Generate Function Parameters

Parameter Type Default Description
prompts List[str] Required Input prompts to generate text from.
contexts List[str] Required Context strings that are prepended to prompts.
references Union[List[str], List[List[str]]] Required Reference texts for datastore construction and copy-based probability calculation.
lamba float None Fixed interpolation weight between model and copy distributions.
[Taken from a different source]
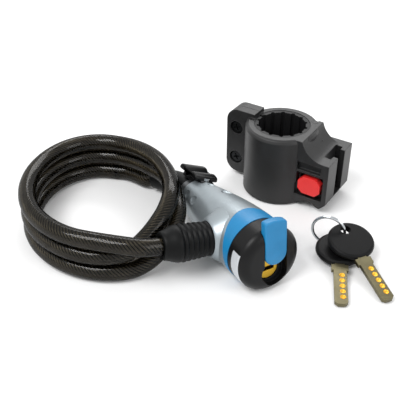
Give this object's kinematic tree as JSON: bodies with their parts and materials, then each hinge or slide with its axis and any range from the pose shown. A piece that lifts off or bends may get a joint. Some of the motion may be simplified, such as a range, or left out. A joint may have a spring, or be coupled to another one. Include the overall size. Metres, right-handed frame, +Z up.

If None, uses confidence-guided dynamic weighting.
max_length int 256 Maximum number of tokens to generate.
entropy_strategy str 'exp_norm' Strategy for computing entropy-based confidence ('exp_norm', 'sigmoid').
entropy_sigmoid_threshold float 0.5 Threshold for sigmoid-based entropy confidence calculation.
lambda_smoothing_factor float 0.3 Smoothing factor for temporal lambda updates.
decoding_strategy str 'greedy' Token sampling strategy ('greedy' or 'top_p' or 'top_k').
top_p_value float 0.9 Nucleus sampling probability threshold for top-p decoding.
top_k_value int 20 Number of top tokens to consider for top-k sampling.
k int 10 Number of nearest neighbors to retrieve from datastore.
datastore_from_layer_index int -1 Model layer index to use for datastore queries (-1 = last layer).
use_repetition_penalty bool True Whether to apply repetition penalty during sampling.
repetition_penalty_value float 1.5 Penalty factor for repeated tokens (>1.0 discourages repetition).
temperature float 1.0 Sampling temperature for controlling randomness.
min_length_ratio float 0.1 Minimum generation length as ratio of max_length.
use_faiss bool False Whether to use FAISS for efficient similarity search.
distance_method str 'euc' Distance metric for datastore retrieval ('euc' or 'cos').
use_jsd bool False Whether to use Jensen-Shannon Divergence for distribution mixing (Ada mode).
use_plus bool False Whether to use CoCoLex+ mode with chunked datastore references.

Returns: List[List[int]] - List of generated token sequences for each input prompt.